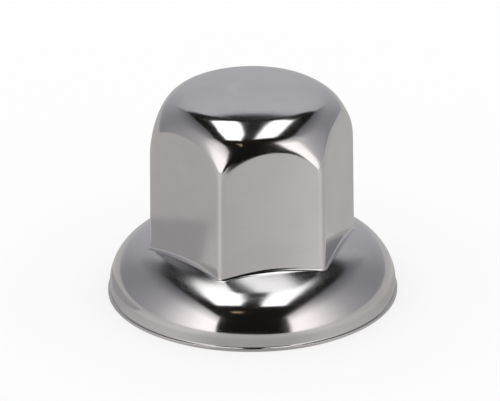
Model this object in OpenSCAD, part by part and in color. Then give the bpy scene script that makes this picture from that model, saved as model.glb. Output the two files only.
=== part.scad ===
// Push-on cover for a wheel nut: a one-piece shell drawn from thin sheet.
// A round crown runs down into a hexagonal socket that grips the nut, and the
// socket opens into a round bell flange that hides the nut's captive washer.
// Every inner surface is its outer surface moved in by the sheet, so the outer
// and the inner form come from the same modules with a different inset.
// The origin is the centre of the rim, on the plane that the cover stands on.

/* [Nut] */
// Across-flats size of the nut that the cover pushes on to
nut_af = 32; // [27:0.5:36]
// Room between nut and socket, measured across the flats
nut_room = 0.4; // [0.1:0.05:0.8]

/* [Sheet] */
// Thickness of the drawn sheet
sheet = 0.6; // [0.4:0.05:1]

/* [Hexagonal body] */
// Outside radius of the six upright corners
corner_r = 1.6; // [1.2:0.1:3]
// Overall height, rim to top of the crown
height = 40.6; // [36:0.2:60]

/* [Crown] */
// Radius of the shallow dome on top
dome_r = 65; // [45:1:120]
// Radius of the shoulder that turns the dome down
shoulder_r = 7.2; // [6:0.1:8.5]
// Radius of the flank below the shoulder, which ends upright
flank_r = 15; // [12:0.5:18]
// Angle in degrees that the flank turns through
flank_turn = 33; // [26:1:40]
// How far the crown's widest circle lies outside the corners
crown_over = 0.05; // [0.03:0.01:0.3]

/* [Arched tops of the flats] */
// Radius of the roll that blends a flat into the crown
blend_r = 3.8; // [3:0.1:4.4]
// Radius of the arch across the top of each flat
arch_r = 15; // [12:0.5:20]

/* [Bell flange] */
// Diameter of the bell at its widest
bell_d = 52.7; // [50:0.1:58]
// Height up to which the bell's wall is upright
bell_wall_h = 2.25; // [1.4:0.05:3.5]
// Radius of the bell's lower turn
bell_turn_r = 4.8; // [3:0.1:6]
// Angle in degrees that the lower turn takes
bell_turn = 12.5; // [5:0.5:30]
// Radius of the large turn above the lower one
bell_arc_r = 9.1; // [7.5:0.1:11]
// Angle in degrees that the large turn takes
bell_arc_turn = 51.5; // [46:0.5:60]
// Radius of the bell's flatter top, which the hexagon rises from
bell_top_r = 29; // [16:1:36]

/* [Lip] */
// How far the trimmed lip stands out from the bell
lip_out = 0.35; // [0.2:0.05:1]
// Height of the lip
lip_h = 0.6; // [0.3:0.05:0.9]
// Radius of the hollow between lip and bell
lip_hollow_r = 0.25; // [0.1:0.05:0.45]

/* [Hidden] */
$fn = 96;

STEEL = "#b9babd";
SIDES = 6;
TURN = 360 / SIDES;
// Degrees short of the crown's tangent point at which the roll goes straight,
// so that roll and crown cross cleanly.
blend_lead = 7;
// How far a cut runs past the face that it opens.
past = 1;
// Degrees that a slice runs on under its straight neighbour.
overlap = 10;
// A length that reaches past the whole cover.
reach = bell_d + height;

// Hexagon: half its outside width, the circle of its corner centres and reach.
flat_half = (nut_af + nut_room) / 2 + sheet;
corner_pcr = (flat_half - corner_r) / cos(TURN / 2);
corner_reach = corner_pcr + corner_r;

// Crown: centres of the flank, the shoulder and the dome, on one tangent chain.
crown_r = corner_reach + crown_over;
flank_x = crown_r - flank_r;
shoulder_x = flank_x + (flank_r - shoulder_r) * cos(flank_turn);
dome_z = height - dome_r;
shoulder_z = dome_z + sqrt(pow(dome_r - shoulder_r, 2) - pow(shoulder_x, 2));
flank_z = shoulder_z - (flank_r - shoulder_r) * sin(flank_turn);
dome_edge = atan2(shoulder_z - dome_z, shoulder_x);

// Arch: the roll's centre line is a circle on each flat. Its top lies where the
// roll touches the shoulder from inside.
roll_y = flat_half - blend_r;
roll_rise = sqrt(pow(shoulder_r - blend_r, 2) - pow(roll_y - shoulder_x, 2));
arch_z = shoulder_z + roll_rise - arch_r;
roll_turn = atan2(roll_rise, roll_y - shoulder_x) - blend_lead;

// Bell: centres of the lower turn, the large turn and the top, on one tangent chain.
bell_r = bell_d / 2;
bell_turn_x = bell_r - bell_turn_r;
bell_arc_x = bell_turn_x - (bell_arc_r - bell_turn_r) * cos(bell_turn);
bell_arc_z = bell_wall_h - (bell_arc_r - bell_turn_r) * sin(bell_turn);
bell_arc_end = bell_turn + bell_arc_turn;
bell_top_x = bell_arc_x - (bell_top_r - bell_arc_r) * cos(bell_arc_end);
bell_top_z = bell_arc_z - (bell_top_r - bell_arc_r) * sin(bell_arc_end);
// The body starts inside the bell, half way up the bell's large turn.
body_foot = bell_arc_z + bell_arc_r / 2;

// The curved half sections below are a straight-sided core, a slice of a disc
// for each wide turn and a whole disc for each tight turn. A tight disc touches
// its neighbours from inside, so the pieces overlap and only the turns show.

// Slice of a disc from angle a0 to a1.
module slice(centre, r, a0, a1) {
    far = 2 * r;
    translate(centre)
        intersection() {
            circle(r = r);
            polygon([
                [0, 0],
                far * [cos(a0), sin(a0)],
                far * [cos(a1), sin(a1)]
            ]);
        }
}

// Half section of the crown, moved in by inset.
module crown_section(inset) {
    slice([0, dome_z], dome_r - inset, dome_edge, 90);
    slice([flank_x, flank_z], flank_r - inset, -overlap, flank_turn);
    translate([shoulder_x, shoulder_z])
        circle(r = shoulder_r - inset);
    polygon([
        [0, dome_z],
        [crown_r - inset, dome_z],
        [crown_r - inset, flank_z],
        [shoulder_x, shoulder_z],
        [0, shoulder_z]
    ]);
}

// Round-cornered hexagon with two corners on X.
module hexagon(inset) {
    r = corner_r - inset;
    polygon([
        for (i = [0 : SIDES - 1], side = [-1, 1])
            corner_pcr * [cos(i * TURN), sin(i * TURN)]
                + r * [cos((i + side / 2) * TURN), sin((i + side / 2) * TURN)]
    ]);
    for (i = [0 : SIDES - 1])
        rotate(i * TURN)
            translate([corner_pcr, 0])
                circle(r = r);
}

// Half section through one pair of flats, as distance from the arch's own axis:
// a level face, the roll round its edge, and a straight flare to the middle.
module arch_section(inset) {
    r = blend_r - inset;
    lift = [arch_r, roll_y] + r * [sin(roll_turn), cos(roll_turn)];
    translate([arch_r, roll_y])
        circle(r = r);
    polygon([
        [0, 0],
        [lift[0] + lift[1] / tan(roll_turn), 0],
        lift,
        [arch_r, flat_half - inset],
        [0, flat_half - inset]
    ]);
}

// Space between one pair of flats: arched at the top, straight below.
module flat_pair(inset) {
    width = 2 * (flat_half - inset);
    translate([0, 0, arch_z])
        rotate([90, 0, 0])
            rotate_extrude() {
                arch_section(inset);
                mirror([0, 1]) arch_section(inset);
            }
    translate([-reach, -width / 2, 0])
        cube([2 * reach, width, arch_z]);
}

// Hexagonal body under its crown, filled.
module body_form(inset) {
    intersection() {
        rotate_extrude() crown_section(inset);
        translate([0, 0, body_foot])
            linear_extrude(reach) hexagon(inset);
        flat_pair(inset);
        rotate(TURN) flat_pair(inset);
        rotate(2 * TURN) flat_pair(inset);
    }
}

// Half section of the bell, from depth below the rim up, moved in by inset.
module bell_section(inset, depth) {
    top = bell_top_z + bell_top_r - inset;
    intersection() {
        union() {
            slice([bell_top_x, bell_top_z], bell_top_r - inset, bell_arc_end, 90);
            slice([bell_arc_x, bell_arc_z], bell_arc_r - inset, bell_turn, bell_arc_end + overlap);
            translate([bell_turn_x, bell_wall_h])
                circle(r = bell_turn_r - inset);
        }
        translate([0, -depth])
            square(reach);
    }
    polygon([
        [0, -depth],
        [bell_r - inset, -depth],
        [bell_r - inset, bell_wall_h],
        [bell_top_x, top],
        [0, top]
    ]);
}

// Lip: a square edge that stands out at the rim, with a hollow above it.
module lip_section() {
    translate([bell_r - sheet / 2, 0])
        square([lip_out + sheet / 2, lip_h]);
    difference() {
        translate([bell_r - sheet / 2, lip_h / 2])
            square([lip_hollow_r + sheet / 2, lip_hollow_r + lip_h / 2]);
        translate([bell_r + lip_hollow_r, lip_h + lip_hollow_r])
            circle(r = lip_hollow_r);
    }
}

module nut_cover() {
    color(STEEL)
        difference() {
            union() {
                rotate_extrude() {
                    bell_section(0, 0);
                    lip_section();
                }
                body_form(0);
            }
            rotate_extrude() bell_section(sheet, past);
            body_form(sheet);
        }
}

nut_cover();
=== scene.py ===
"""Dressed model of a push-on wheel nut cover, drawn from one piece of thin sheet.

The shell is spun as a round cup with a bell flange, and its body is then pressed into a
hexagon, in the order in which the real one is made. Lengths are in metres.
"""

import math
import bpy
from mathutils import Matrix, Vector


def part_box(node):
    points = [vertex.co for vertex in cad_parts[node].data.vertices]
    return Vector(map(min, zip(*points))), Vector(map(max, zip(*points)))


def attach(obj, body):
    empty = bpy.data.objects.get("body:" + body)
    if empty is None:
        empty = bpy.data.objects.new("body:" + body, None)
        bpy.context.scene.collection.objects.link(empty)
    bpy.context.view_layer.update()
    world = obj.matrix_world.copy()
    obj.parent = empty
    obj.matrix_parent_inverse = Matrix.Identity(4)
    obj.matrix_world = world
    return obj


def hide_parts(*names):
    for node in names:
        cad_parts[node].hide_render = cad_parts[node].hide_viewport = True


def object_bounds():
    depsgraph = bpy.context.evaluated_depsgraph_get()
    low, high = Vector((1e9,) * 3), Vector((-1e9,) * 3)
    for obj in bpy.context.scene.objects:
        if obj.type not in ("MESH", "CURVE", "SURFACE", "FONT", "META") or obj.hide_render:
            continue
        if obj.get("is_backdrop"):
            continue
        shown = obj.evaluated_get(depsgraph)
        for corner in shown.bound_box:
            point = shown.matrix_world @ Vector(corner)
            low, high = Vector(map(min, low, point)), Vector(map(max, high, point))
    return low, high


bl_info = {
    "name": "Wheel Nut Cover",
    "version": (1, 0, 0),
    "blender": (4, 5, 0),
    "location": "View3D > Sidebar > Nut Cover",
    "description": "Builds a polished, drawn sheet cover for a wheel nut on its packed frame",
    "category": "Add Mesh",
}

import bmesh
import bpy
from mathutils import Matrix, Vector

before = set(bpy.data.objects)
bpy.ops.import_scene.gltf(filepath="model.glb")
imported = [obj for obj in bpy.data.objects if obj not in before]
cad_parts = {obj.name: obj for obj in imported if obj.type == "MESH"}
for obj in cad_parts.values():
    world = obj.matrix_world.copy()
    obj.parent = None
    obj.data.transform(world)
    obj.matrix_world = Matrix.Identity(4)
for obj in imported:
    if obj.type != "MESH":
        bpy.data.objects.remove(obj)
NODE = "nut_cover"
LOW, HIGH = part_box(NODE)
FRAME_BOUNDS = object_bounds()

MM = 0.001
SIDES = 6
HALF_SIDE = math.pi / SIDES
QUARTER = math.pi / 2
# Columns of a spun skin, and how strongly they crowd towards the corners.
COLUMNS = 336
CORNER_CROWDING = 0.68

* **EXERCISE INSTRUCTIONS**
Exactly the lines from the line with "hollow above it." to the line with "shown = obj.evaluated_get(depsgraph)", both included, are to be extracted, and no others.

* **EXERCISE RESPONSE**
// Lip: a square edge that stands out at the rim, with a hollow above it.
module lip_section() {
    translate([bell_r - sheet / 2, 0])
        square([lip_out + sheet / 2, lip_h]);
    difference() {
        translate([bell_r - sheet / 2, lip_h / 2])
            square([lip_hollow_r + sheet / 2, lip_hollow_r + lip_h / 2]);
        translate([bell_r + lip_hollow_r, lip_h + lip_hollow_r])
            circle(r = lip_hollow_r);
    }
}

module nut_cover() {
    color(STEEL)
        difference() {
            union() {
                rotate_extrude() {
                    bell_section(0, 0);
                    lip_section();
                }
                body_form(0);
            }
            rotate_extrude() bell_section(sheet, past);
            body_form(sheet);
        }
}

nut_cover();
=== scene.py ===
"""Dressed model of a push-on wheel nut cover, drawn from one piece of thin sheet.

The shell is spun as a round cup with a bell flange, and its body is then pressed into a
hexagon, in the order in which the real one is made. Lengths are in metres.
"""

import math
import bpy
from mathutils import Matrix, Vector


def part_box(node):
    points = [vertex.co for vertex in cad_parts[node].data.vertices]
    return Vector(map(min, zip(*points))), Vector(map(max, zip(*points)))


def attach(obj, body):
    empty = bpy.data.objects.get("body:" + body)
    if empty is None:
        empty = bpy.data.objects.new("body:" + body, None)
        bpy.context.scene.collection.objects.link(empty)
    bpy.context.view_layer.update()
    world = obj.matrix_world.copy()
    obj.parent = empty
    obj.matrix_parent_inverse = Matrix.Identity(4)
    obj.matrix_world = world
    return obj


def hide_parts(*names):
    for node in names:
        cad_parts[node].hide_render = cad_parts[node].hide_viewport = True


def object_bounds():
    depsgraph = bpy.context.evaluated_depsgraph_get()
    low, high = Vector((1e9,) * 3), Vector((-1e9,) * 3)
    for obj in bpy.context.scene.objects:
        if obj.type not in ("MESH", "CURVE", "SURFACE", "FONT", "META") or obj.hide_render:
            continue
        if obj.get("is_backdrop"):
            continue
        shown = obj.evaluated_get(depsgraph)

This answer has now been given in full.